▶ [Information provided]
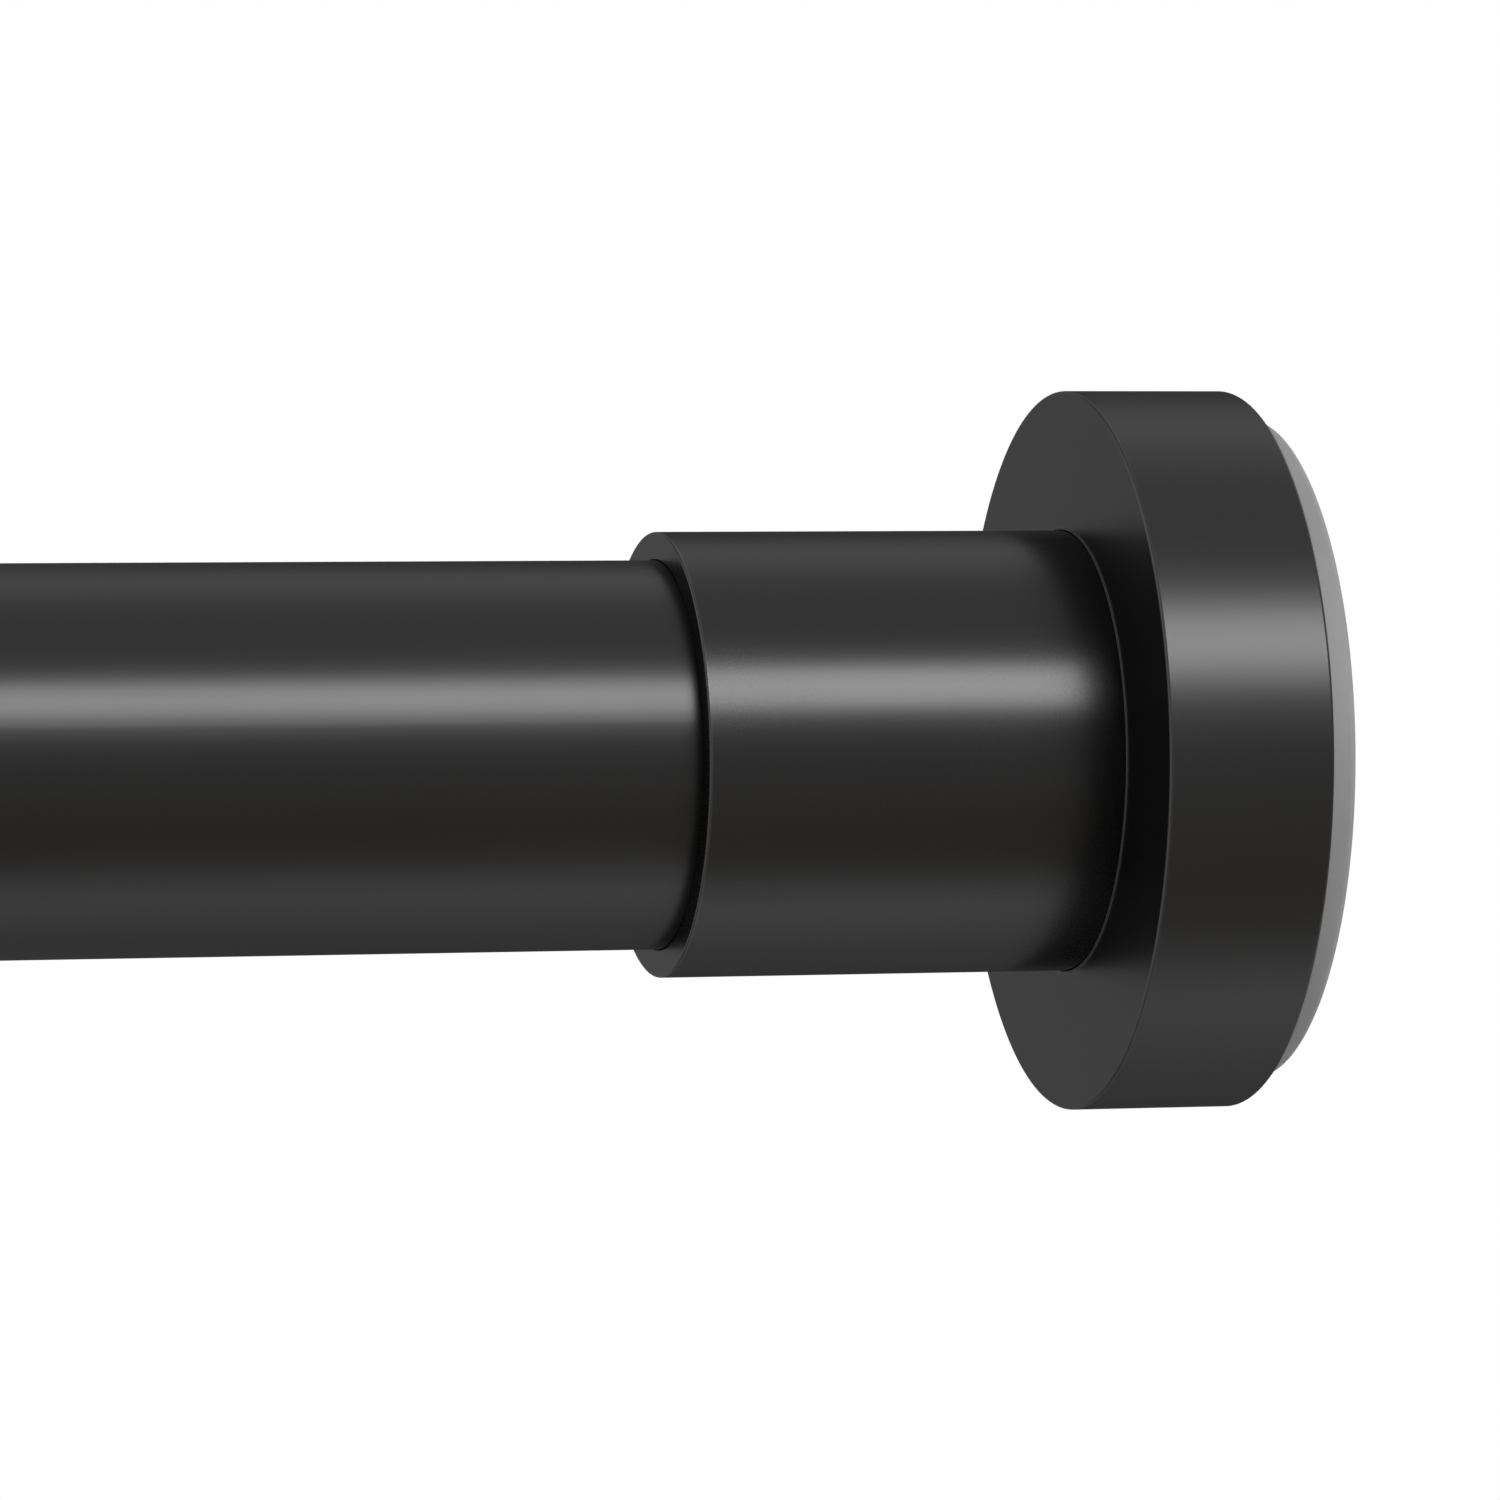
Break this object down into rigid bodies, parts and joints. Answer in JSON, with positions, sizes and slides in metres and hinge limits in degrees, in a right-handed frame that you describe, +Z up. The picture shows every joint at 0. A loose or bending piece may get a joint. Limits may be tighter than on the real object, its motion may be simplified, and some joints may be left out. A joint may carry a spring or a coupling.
{
  "type": "spring tension rod",
  "caption": "Telescoping round rod that a spring and a twist screw hold between two walls, with a padded round flange and a collar on each end.",
  "frame": {"origin": "centre of the wall face of the pad on the thick tube's end, which is the pictured end", "axes": "+X along the rod into the wall that the thick tube's end presses on, +Z up, so the rod runs along -X"},
  "size_m": [0.76, 0.0474, 0.0474],
  "materials": {
    "black_metal": "satin powder coat",
    "black_plastic": "satin",
    "grey_silicone": "matt",
    "white_plastic": "as moulded",
    "zinc_steel": "zinc plated",
    "spring_steel": "oiled spring wire"
  },
  "bodies": {
    "outer_rod": {"outer_tube": "black_metal", "mouth_bush": "black_plastic", "outer_flange": "black_plastic", "outer_collar": "black_metal", "outer_pad": "grey_silicone", "outer_end_plug": "white_plastic", "outer_end_washer": "zinc_steel", "outer_end_screw": "zinc_steel", "tension_spring": "spring_steel", "stop_washer": "zinc_steel", "stop_bolt": "zinc_steel"},
    "drive": {"spring_plunger": "white_plastic", "rod_anchor": "white_plastic", "anchor_bolt": "zinc_steel", "drive_screw": "white_plastic", "tip_guide": "white_plastic", "tip_bolt": "zinc_steel"},
    "far_end": {"inner_flange": "black_plastic", "inner_collar": "black_metal", "inner_pad": "grey_silicone"},
    "inner_rod": {"inner_tube": "black_metal", "travel_nut": "white_plastic", "inner_end_plug": "white_plastic", "swivel_bush": "zinc_steel", "inner_end_washer": "zinc_steel", "inner_end_screw": "zinc_steel"}
  },
  "joints": [
    {"name": "spring_press", "type": "slide", "parent": "outer_rod", "child": "drive", "axis": [1, 0, 0], "range_m": [0, 0.02], "stiffness_N_per_m": 6000, "springref_m": -0.005, "deforming": ["tension_spring"]},
    {"name": "extension", "type": "slide", "parent": "drive", "child": "far_end", "axis": [-1, 0, 0], "range_m": [-0.1, 0.307]},
    {"name": "twist", "type": "hinge", "parent": "far_end", "child": "inner_rod", "pos_m": [-0.7479, 0, 0], "axis": [-1, 0, 0], "range_deg": [-7200, 22104]}
  ],
  "couplings": [
    {"joint": "twist", "follows": "extension", "rad_per_m": 1256.6}
  ]
}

▶ [Exercise description] Write out the whole listing again. Match it word for word.

▶ [Solution to this exercise]
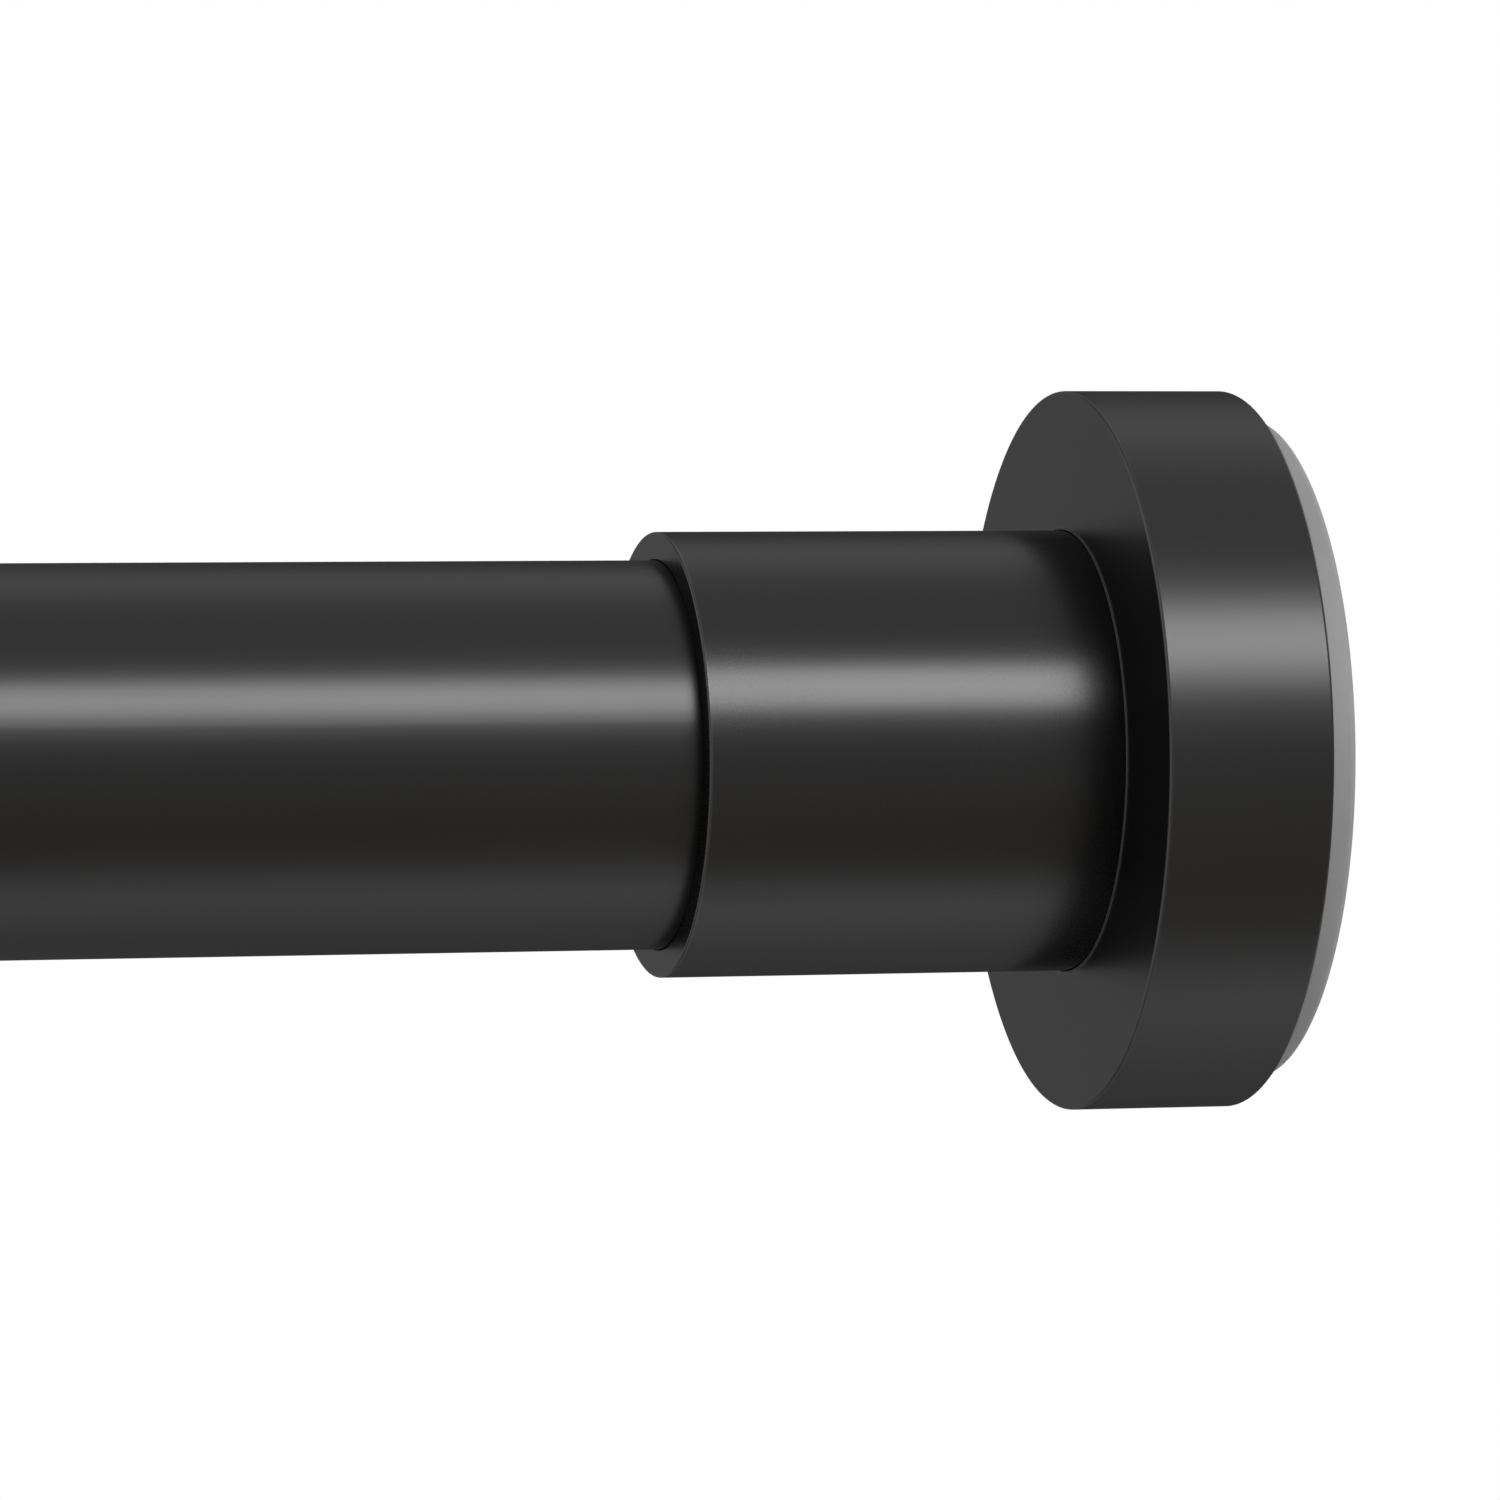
Break this object down into rigid bodies, parts and joints. Answer in JSON, with positions, sizes and slides in metres and hinge limits in degrees, in a right-handed frame that you describe, +Z up. The picture shows every joint at 0. A loose or bending piece may get a joint. Limits may be tighter than on the real object, its motion may be simplified, and some joints may be left out. A joint may carry a spring or a coupling.
{
  "type": "spring tension rod",
  "caption": "Telescoping round rod that a spring and a twist screw hold between two walls, with a padded round flange and a collar on each end.",
  "frame": {"origin": "centre of the wall face of the pad on the thick tube's end, which is the pictured end", "axes": "+X along the rod into the wall that the thick tube's end presses on, +Z up, so the rod runs along -X"},
  "size_m": [0.76, 0.0474, 0.0474],
  "materials": {
    "black_metal": "satin powder coat",
    "black_plastic": "satin",
    "grey_silicone": "matt",
    "white_plastic": "as moulded",
    "zinc_steel": "zinc plated",
    "spring_steel": "oiled spring wire"
  },
  "bodies": {
    "outer_rod": {"outer_tube": "black_metal", "mouth_bush": "black_plastic", "outer_flange": "black_plastic", "outer_collar": "black_metal", "outer_pad": "grey_silicone", "outer_end_plug": "white_plastic", "outer_end_washer": "zinc_steel", "outer_end_screw": "zinc_steel", "tension_spring": "spring_steel", "stop_washer": "zinc_steel", "stop_bolt": "zinc_steel"},
    "drive": {"spring_plunger": "white_plastic", "rod_anchor": "white_plastic", "anchor_bolt": "zinc_steel", "drive_screw": "white_plastic", "tip_guide": "white_plastic", "tip_bolt": "zinc_steel"},
    "far_end": {"inner_flange": "black_plastic", "inner_collar": "black_metal", "inner_pad": "grey_silicone"},
    "inner_rod": {"inner_tube": "black_metal", "travel_nut": "white_plastic", "inner_end_plug": "white_plastic", "swivel_bush": "zinc_steel", "inner_end_washer": "zinc_steel", "inner_end_screw": "zinc_steel"}
  },
  "joints": [
    {"name": "spring_press", "type": "slide", "parent": "outer_rod", "child": "drive", "axis": [1, 0, 0], "range_m": [0, 0.02], "stiffness_N_per_m": 6000, "springref_m": -0.005, "deforming": ["tension_spring"]},
    {"name": "extension", "type": "slide", "parent": "drive", "child": "far_end", "axis": [-1, 0, 0], "range_m": [-0.1, 0.307]},
    {"name": "twist", "type": "hinge", "parent": "far_end", "child": "inner_rod", "pos_m": [-0.7479, 0, 0], "axis": [-1, 0, 0], "range_deg": [-7200, 22104]}
  ],
  "couplings": [
    {"joint": "twist", "follows": "extension", "rad_per_m": 1256.6}
  ]
}